Where do you go for justice when even the lawmakers have turned bad? These four teens are on the same road in a world gone mad. Struggling to survive, clinging on to love and meaning wherever it can be found, this is a journey into the heart of darkness – but also a journey to find each other and a place of safety.__________________________________________________________________
This book is a grim, violent, but mostly empty post-apocalyptic novel that disappoints throughout.
Because the narrative is split between 4 different points of view, the reader is forced to read the beginning of the novel 4 separate times. Each narrative shows a different story with different characters, but each is equally grim and disturbing.
However, what Dark Inside fails to do is to make its grim and disturbing content actually matter. There is little significance to be found when characters that are thin and vapid are subject to cataclysmic events in rapid fire and consequently feel numb and empty. In fact, the protagonists feel so numb that one wonders if they are even worth reading about at all.
The narrative itself is filled with awkward language and predictable plot situations. Reading Dark Inside felt a bit like watching every post-apocalyptic or disaster movie ever made in alternating clips.
While many of the plot turns were predictable or at least unsurprising, the writing itself was stilted, awkward, and frustrating. For example, from page 118 of the US hardback edition: "They both made fists with their hands and lightly punched each other."
... Do you mean they fist-bumped?
Again from page 125:
"'I'm looking forward to it. After living with you for three weeks, I can honestly say you need it.'
'This coming from the guy who farts and snores.'
'You've got to stop using that hair gel, kid. It's starting to rot your brain.'
They grinned at each other."
There are several problems with this exchange, but the primary concern is that it is so easy to pick apart. What teenage guy complains about an older guy's farting and snoring? How does snoring make someone gross? If they hadn't bathed in over 3 weeks, why would someone make a joke about using hair gel? How is the hair gel comment an appropriate response to the farting and snoring comment?

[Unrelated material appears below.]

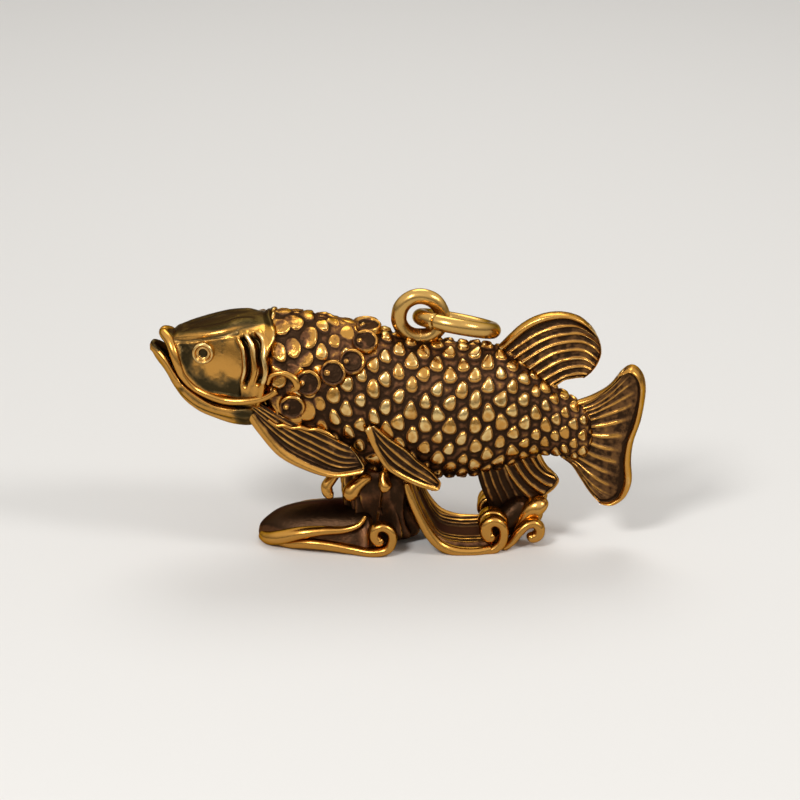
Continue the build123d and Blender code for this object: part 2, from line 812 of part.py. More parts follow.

With poorly written exchanges such as this, Dark Inside's grim action sequences and divided narrative are made the strongest part of the novel. But they are not strong enough.
Perhaps Dark Inside would have been more successful being told from only one point of view with one really great protagonist. With the 4 narratives, it's too easy for a reader to say, "who cares?" If their situations are in no way significant from others in this world, then why read about them at all?